Let’s just move on. This book hovered around 3.5 to 4 something for most of the book. Mostly because I didn’t particularly care about any of the characters. I didn’t dislike any of them, per se, but I also didn’t love any of them. But that’s livable. With a good other stuff.

Somewhere along the way I noticed certain moments that I assume were put in there for laughs, for humor. There’s only one occasion when I even cracked a smile. And it was an occasion that caused me to kind of roll around laughing loudly, so I can say there is humor in the book. And I found it funny. Once. Good enough, though, to bump the rating up to 4.

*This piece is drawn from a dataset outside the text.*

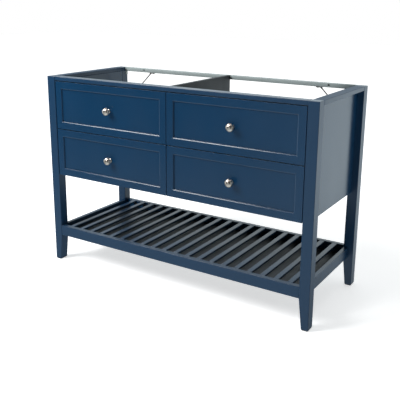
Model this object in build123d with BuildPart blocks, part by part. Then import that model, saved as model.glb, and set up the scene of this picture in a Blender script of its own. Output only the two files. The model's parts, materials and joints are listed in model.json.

I suppose, at some point, I should comment on the LGBT nature of this book. So I’ll take a moment to do so. Andre Jackson is gay. Dexter Wu is asexual, though really likes kissing. From the facts dropped, Dexter is likely to have been happy enough to call himself bisexual (or some form of that, polysexual, pansexual, what have you), but for that asexual nature – I say that because he had a girlfriend long long ago, who he liked kissing, and he kind of fancied his BFF Sandhya. And kind of felt the need, at times, to hover near her like a puppy, just being in her presence. So Dexter is a needy asexual who love kissing. Andre is gay. The LGBT status of everyone else in the book is a data point unfilled.